Many times, Luthor has stated that he could have aided the entire human race if not for Superman's interference, claiming that he gives humanity a goal that they could realistically strive to duplicate, while Superman makes them reach for the impossible. However, both Superman and Conner Kent have called him out on the hypocrisy of this statement, noting that he has regularly turned down easy opportunities to willingly help others, simply because he would have sacrificed an opportunity to kill Superman by doing so. They believe this shows that Luthor's ego is more important to him than humanity. Even when Superman was depowered after the Battle of Metropolis and remained out of sight for a year, the only thing Luthor accomplished in that time was the self-sabotaged 'Everyman' project, where "found [himself] a big destructive machine so [he] could break things", claiming that Superman drove him to it.

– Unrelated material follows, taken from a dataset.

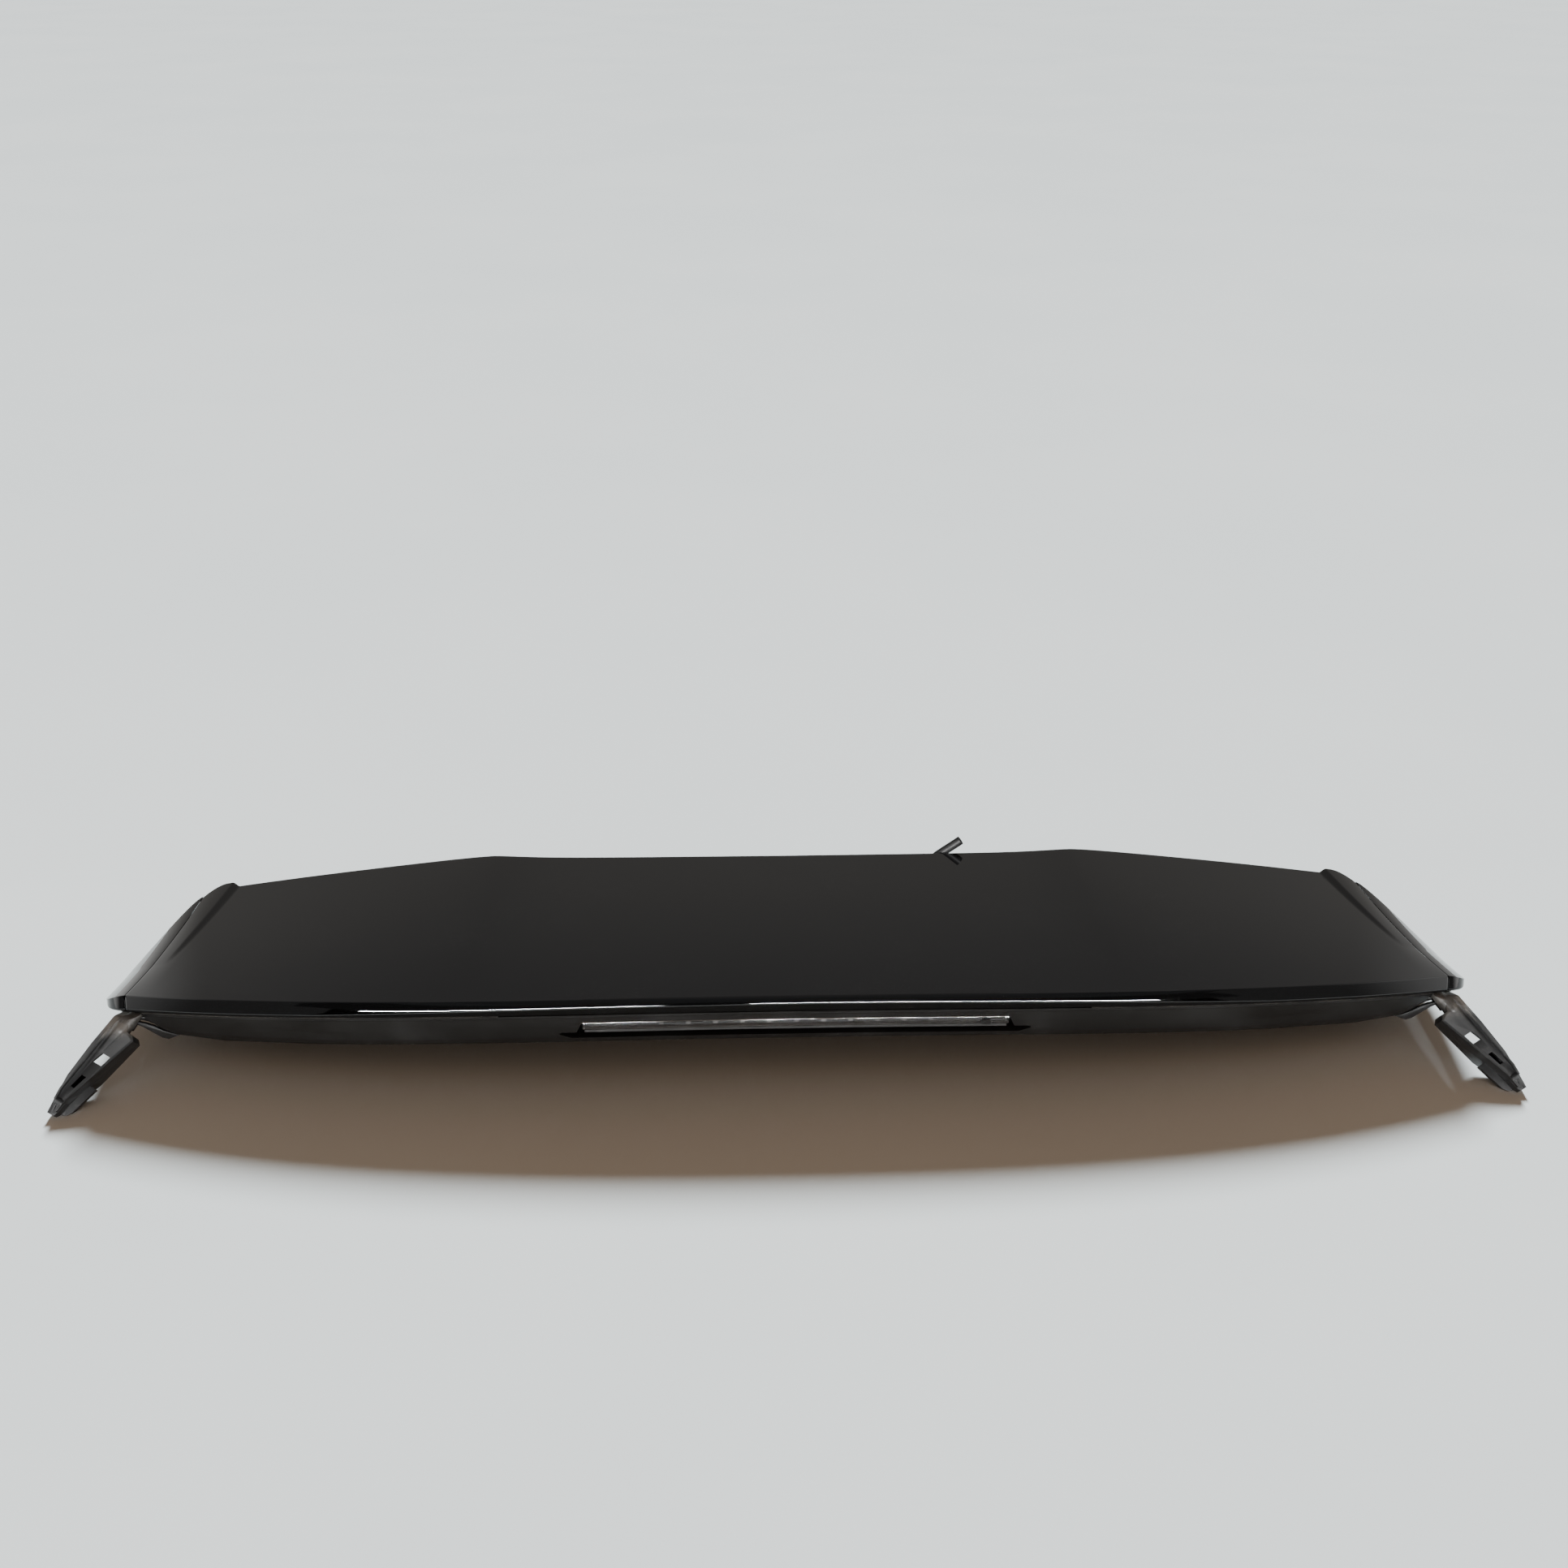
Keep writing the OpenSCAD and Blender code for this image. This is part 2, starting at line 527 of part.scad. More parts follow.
module lamp_screws() {
    color("dimgray")
        for (s = [-1, 1]) translate([s * lamp_screw_x, lamp_back(lamp_screw_x) + shell_t + 0.8, lens_z(lamp_screw_x)])
            rotate([90, 0, 0]) screw(9);
}
function lens_ring(x) =
    let(f = lamp_face(x), t = lens_z(x) + lens_h / 2, l = lens_z(x) - lens_h / 2 + 0.2)
    [[f + 0.1, l], [f + 2.4, l], [f + 2.4, t], [f + 0.1, t], [f - 0.5, t - 1], [f - 0.8, (t + l) / 2], [f - 0.5, l + 1]];
module lamp_lens() {
    color([0.75, 0.72, 0.7])
        difference() {
            loft([for (x = span_stations(lens_w / 2, 4)) at_x(x, lens_ring(x))]);
            translate([nozzle_x, 0, nozzle_z]) rotate([-90, 0, 0]) cylinder(d = nozzle_d + 2 * fit, h = 60);
        }
}
led_x = [for (i = [0 : led_count - 1]) (i - (led_count - 1) / 2) * led_pitch];
board_t = 1.6;
function board_y(x) = lamp_back(x) - housing_t - board_t - fit;
module lamp_board() {
    color("darkgreen")
        loft([for (x = span_stations(led_pitch * led_count / 2, 3))
            let(y = board_y(x), z = lens_z(x))
            at_x(x, [[y, z - 2.6], [y + board_t, z - 2.6], [y + board_t, z + 2], [y, z + 2]])]);
}
module lamp_diodes() {
    color("white")
        for (x = led_x) translate([x - 1.5, board_y(x) - 1.3, lens_z(x) - 1.5]) cube([3, 1.2, 3]);
}
module lamp_reflector() {
    color("silver")
        difference() {
            union() {
                for (x = led_x) translate([x - led_pitch / 2 - 0.01, board_y(x) - 7, lens_z(x) - 2.6])
                    cube([led_pitch + 0.02, 5.4, 4.2]);
            }
            for (x = led_x) translate([x, board_y(x) - 8, lens_z(x)]) rotate([-90, 0, 0]) cylinder(d1 = 4.4, d2 = 3, h = 8);
        }
}
plug_x = lens_w / 6;
plug_w = 16;
plug_h = 5;
module lamp_connector() {
    color(black)
        difference() {
            translate([-plug_x - plug_w / 2, lamp_back(plug_x) + fit, lens_z(plug_x) - plug_h / 2]) cube([plug_w, 14, plug_h]);
            translate([-plug_x - plug_w / 2 + 1.4, lamp_back(plug_x) + 4, lens_z(plug_x) - plug_h / 2 + 1.2])
                cube([plug_w - 2.8, 14, plug_h - 2.4]);
        }
}

// Washer line
nozzle_d = 4.6;
barb_l = 12;
nozzle_z = lens_z(nozzle_x) - 0.5;
module washer_nozzle() {
    color(black)
        translate([nozzle_x, lamp_face(nozzle_x), nozzle_z]) rotate([-90, 0, 0]) {
            translate([0, 0, -2.2]) linear_extrude(1.3) {
                square([4, 5], center = true);
                for (s = [-1, 1]) translate([s * 2, 0]) circle(d = 5);
            }
            translate([0, 0, -1]) cylinder(d = nozzle_d, h = pocket_d + 4);
            translate([0, 0, pocket_d + 2]) cylinder(d = 0.9 * hose_bore, h = barb_l);
        }
}
hose_x = nozzle_x - 7;
hose_z = 18.7;
elbow_r = 8;
hose_sides = 12;
hose_route = [
    [nozzle_x, lamp_face(nozzle_x) + pocket_d + 4.2, nozzle_z], [nozzle_x, 72, nozzle_z],
    [nozzle_x - 1, 115, 54], [nozzle_x - 3, 155, 46], [nozzle_x - 5, 195, 37.5], [nozzle_x - 6, 235, 29.5],
    [hose_x, 268, 22.6], [hose_x, front_y - bond_w - 26, hose_z],
    [hose_x, front_y + hose_d / 2 + 0.6 - elbow_r, hose_z]
];
elbow = [for (k = [1 : 6]) let(a = 15 * k)
    [hose_x, front_y + hose_d / 2 + 0.6 - elbow_r, hose_z]
        + elbow_r * [(1 - cos(a)) * cos(hose_rise), sin(a), (1 - cos(a)) * sin(hose_rise)]];
hose_path = concat(hose_route, elbow, [elbow[5] + 2 * [cos(hose_rise), 0, sin(hose_rise)]]);
function tangent(p, i) = unit(p[min(i + 1, len(p) - 1)] - p[max(i - 1, 0)]);
function tube_ring(p, i, r) =
    let(
        t = tangent(p, i),
        side = unit(cross(t, [-sin(hose_rise), 0, cos(hose_rise)])),
        up = cross(side, t)
    ) [for (k = [0 : hose_sides - 1]) let(a = 360 * k / hose_sides) p[i] + r * (cos(a) * side - sin(a) * up)];
module washer_hose() {
    n = len(hose_path) - 1;
    bore_path = [for (i = [0 : n])
        hose_path[i] + (i == 0 ? [0, -1, 0] : i == n ? [cos(hose_rise), 0, sin(hose_rise)] : [0, 0, 0])];
    color(black)
        difference() {
            union() {
                loft([for (i = [0 : n]) tube_ring(hose_path, i, 0.985 * hose_d / 2)]);
                translate(elbow[5] + [cos(hose_rise), 0, sin(hose_rise)]) rotate([0, 90 - hose_rise, 0])
                    cylinder(d = hose_d, h = hose_out - elbow_r - 1);
            }
            loft([for (i = [0 : n]) tube_ring(bore_path, i, 0.96 * hose_bore / 2)]);
            translate(elbow[5] + [cos(hose_rise), 0, sin(hose_rise)]) rotate([0, 90 - hose_rise, 0])
                cylinder(d = hose_bore, h = hose_out);
        }
}
hose_clip_at = [3, 5];
clip_t = 1.5;
module hose_clips() {
    color(black)
        for (i = hose_clip_at) {
            q = hose_path[i];
            t = tangent(hose_path, i);
            floor_z = shell_low_z(q[0], q[1] - 3) + shell_t + 0.5;
            difference() {
                union() {
                    translate(q) rotate([-90 + asin(t[2]), 0, 0]) cylinder(d = hose_d + 2 * clip_t + 2 * fit, h = 7, center = true);
                    translate([q[0] - 7, q[1] - 3, floor_z]) cube([14, 6, q[2] - floor_z - 3]);
                }
                translate(q) rotate([-90 + asin(t[2]), 0, -atan2(t[0], t[1])]) cylinder(d = hose_d + 1, h = 30, center = true);
            }
        }
}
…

 This idea was further reinforced when Luthor was briefly merged with a near-omnipotent entity that sought peace after its difficult 'childhood'. While merged with the entity, Luthor had the power to bring peace and bliss to the entire universe, potentially becoming a hero greater even than Superman, but Luthor fought against that power simply because he would have had to share that bliss with Superman as well.